WRITTEN TASK: Which lines below fall between the one containing "buildHood();" and the one containing "bpy.context.scene.collection.objects.link(rigid_bodies[body])"? Repeat them exactly, counting both of those lines, and add nothing else.

DATA PROVIDED:
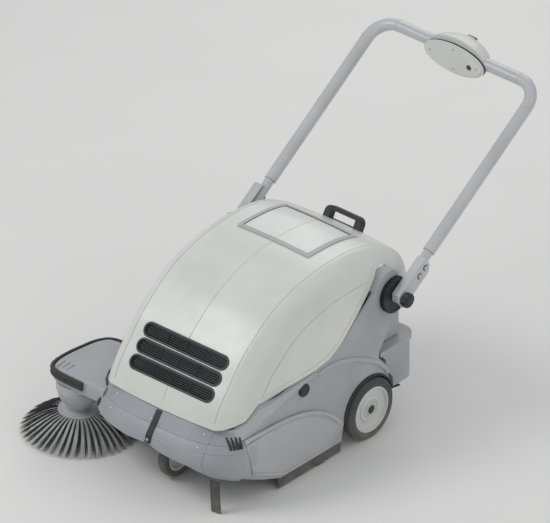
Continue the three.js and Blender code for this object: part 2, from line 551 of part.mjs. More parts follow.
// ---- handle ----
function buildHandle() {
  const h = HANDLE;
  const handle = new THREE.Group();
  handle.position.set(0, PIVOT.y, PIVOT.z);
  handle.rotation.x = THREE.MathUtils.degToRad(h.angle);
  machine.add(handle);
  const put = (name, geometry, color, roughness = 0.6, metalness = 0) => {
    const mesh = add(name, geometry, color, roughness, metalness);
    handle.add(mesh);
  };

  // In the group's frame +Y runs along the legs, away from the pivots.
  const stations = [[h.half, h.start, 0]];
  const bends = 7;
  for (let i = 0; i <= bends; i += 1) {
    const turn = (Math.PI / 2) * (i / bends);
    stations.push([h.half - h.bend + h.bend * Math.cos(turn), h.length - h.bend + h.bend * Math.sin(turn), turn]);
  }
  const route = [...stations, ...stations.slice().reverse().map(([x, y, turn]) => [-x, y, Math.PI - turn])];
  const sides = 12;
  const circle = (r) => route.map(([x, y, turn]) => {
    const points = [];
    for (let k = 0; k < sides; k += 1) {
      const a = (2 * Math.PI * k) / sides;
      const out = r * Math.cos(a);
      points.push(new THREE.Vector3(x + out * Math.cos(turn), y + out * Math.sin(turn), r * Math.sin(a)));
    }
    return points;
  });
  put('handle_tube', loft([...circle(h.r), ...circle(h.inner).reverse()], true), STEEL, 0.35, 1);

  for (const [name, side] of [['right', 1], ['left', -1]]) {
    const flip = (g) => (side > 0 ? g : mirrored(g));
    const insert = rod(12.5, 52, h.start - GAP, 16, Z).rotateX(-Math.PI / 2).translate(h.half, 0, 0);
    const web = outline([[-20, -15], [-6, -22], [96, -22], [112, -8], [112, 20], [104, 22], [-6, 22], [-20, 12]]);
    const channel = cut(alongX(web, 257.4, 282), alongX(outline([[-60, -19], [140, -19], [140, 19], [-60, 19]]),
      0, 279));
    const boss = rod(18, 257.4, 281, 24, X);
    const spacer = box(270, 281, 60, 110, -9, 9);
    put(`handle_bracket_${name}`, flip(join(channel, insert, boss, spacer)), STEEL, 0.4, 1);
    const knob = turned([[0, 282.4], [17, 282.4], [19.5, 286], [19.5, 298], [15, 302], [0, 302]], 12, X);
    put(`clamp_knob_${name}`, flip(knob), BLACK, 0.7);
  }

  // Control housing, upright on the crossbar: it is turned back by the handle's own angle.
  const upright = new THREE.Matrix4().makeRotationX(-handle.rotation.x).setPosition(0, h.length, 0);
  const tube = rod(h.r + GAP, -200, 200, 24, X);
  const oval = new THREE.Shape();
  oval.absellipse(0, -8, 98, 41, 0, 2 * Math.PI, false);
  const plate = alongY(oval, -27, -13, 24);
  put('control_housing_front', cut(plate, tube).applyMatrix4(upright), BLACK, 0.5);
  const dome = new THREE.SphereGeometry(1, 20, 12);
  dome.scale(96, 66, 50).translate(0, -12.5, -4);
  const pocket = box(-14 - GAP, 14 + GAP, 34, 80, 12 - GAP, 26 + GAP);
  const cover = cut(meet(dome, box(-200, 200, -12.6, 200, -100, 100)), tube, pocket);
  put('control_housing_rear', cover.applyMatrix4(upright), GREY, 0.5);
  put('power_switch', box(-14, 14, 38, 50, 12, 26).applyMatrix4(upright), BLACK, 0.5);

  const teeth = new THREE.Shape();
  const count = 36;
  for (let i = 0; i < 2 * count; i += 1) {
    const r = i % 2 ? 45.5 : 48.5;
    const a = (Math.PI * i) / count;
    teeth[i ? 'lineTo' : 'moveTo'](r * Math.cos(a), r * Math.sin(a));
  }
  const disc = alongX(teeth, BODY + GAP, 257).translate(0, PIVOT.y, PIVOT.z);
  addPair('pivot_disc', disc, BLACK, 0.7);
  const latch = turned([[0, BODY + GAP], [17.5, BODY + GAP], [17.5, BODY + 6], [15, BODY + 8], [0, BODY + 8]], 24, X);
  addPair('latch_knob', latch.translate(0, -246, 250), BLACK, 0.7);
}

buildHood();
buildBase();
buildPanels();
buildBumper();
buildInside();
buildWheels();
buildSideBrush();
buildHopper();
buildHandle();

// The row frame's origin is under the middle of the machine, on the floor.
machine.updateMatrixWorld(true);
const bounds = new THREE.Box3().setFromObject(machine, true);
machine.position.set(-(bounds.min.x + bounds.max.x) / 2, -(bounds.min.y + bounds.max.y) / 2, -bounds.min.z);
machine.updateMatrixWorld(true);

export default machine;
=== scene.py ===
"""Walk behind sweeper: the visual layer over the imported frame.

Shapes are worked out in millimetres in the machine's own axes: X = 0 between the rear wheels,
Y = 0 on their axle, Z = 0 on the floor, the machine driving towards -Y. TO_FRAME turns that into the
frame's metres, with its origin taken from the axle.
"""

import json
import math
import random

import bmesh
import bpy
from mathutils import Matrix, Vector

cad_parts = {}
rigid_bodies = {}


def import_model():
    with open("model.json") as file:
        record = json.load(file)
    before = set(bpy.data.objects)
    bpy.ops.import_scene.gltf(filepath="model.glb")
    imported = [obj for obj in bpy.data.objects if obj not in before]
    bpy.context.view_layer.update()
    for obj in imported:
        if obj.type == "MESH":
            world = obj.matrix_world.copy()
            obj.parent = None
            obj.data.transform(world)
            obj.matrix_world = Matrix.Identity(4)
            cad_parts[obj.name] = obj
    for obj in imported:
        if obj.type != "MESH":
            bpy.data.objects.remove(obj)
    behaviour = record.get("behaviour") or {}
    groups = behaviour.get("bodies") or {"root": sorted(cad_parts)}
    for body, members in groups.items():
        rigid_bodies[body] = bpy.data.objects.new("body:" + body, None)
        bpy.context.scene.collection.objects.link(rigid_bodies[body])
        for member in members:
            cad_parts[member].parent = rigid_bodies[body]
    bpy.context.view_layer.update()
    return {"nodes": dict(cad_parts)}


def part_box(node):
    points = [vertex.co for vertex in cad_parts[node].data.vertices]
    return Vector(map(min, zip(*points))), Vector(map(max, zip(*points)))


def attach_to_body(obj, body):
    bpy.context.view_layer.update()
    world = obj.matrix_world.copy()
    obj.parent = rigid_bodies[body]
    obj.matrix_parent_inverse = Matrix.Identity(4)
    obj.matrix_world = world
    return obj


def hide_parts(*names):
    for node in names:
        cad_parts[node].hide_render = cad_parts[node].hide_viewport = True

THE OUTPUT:
buildHood();
buildBase();
buildPanels();
buildBumper();
buildInside();
buildWheels();
buildSideBrush();
buildHopper();
buildHandle();

// The row frame's origin is under the middle of the machine, on the floor.
machine.updateMatrixWorld(true);
const bounds = new THREE.Box3().setFromObject(machine, true);
machine.position.set(-(bounds.min.x + bounds.max.x) / 2, -(bounds.min.y + bounds.max.y) / 2, -bounds.min.z);
machine.updateMatrixWorld(true);

export default machine;
=== scene.py ===
"""Walk behind sweeper: the visual layer over the imported frame.

Shapes are worked out in millimetres in the machine's own axes: X = 0 between the rear wheels,
Y = 0 on their axle, Z = 0 on the floor, the machine driving towards -Y. TO_FRAME turns that into the
frame's metres, with its origin taken from the axle.
"""

import json
import math
import random

import bmesh
import bpy
from mathutils import Matrix, Vector

cad_parts = {}
rigid_bodies = {}


def import_model():
    with open("model.json") as file:
        record = json.load(file)
    before = set(bpy.data.objects)
    bpy.ops.import_scene.gltf(filepath="model.glb")
    imported = [obj for obj in bpy.data.objects if obj not in before]
    bpy.context.view_layer.update()
    for obj in imported:
        if obj.type == "MESH":
            world = obj.matrix_world.copy()
            obj.parent = None
            obj.data.transform(world)
            obj.matrix_world = Matrix.Identity(4)
            cad_parts[obj.name] = obj
    for obj in imported:
        if obj.type != "MESH":
            bpy.data.objects.remove(obj)
    behaviour = record.get("behaviour") or {}
    groups = behaviour.get("bodies") or {"root": sorted(cad_parts)}
    for body, members in groups.items():
        rigid_bodies[body] = bpy.data.objects.new("body:" + body, None)
        bpy.context.scene.collection.objects.link(rigid_bodies[body])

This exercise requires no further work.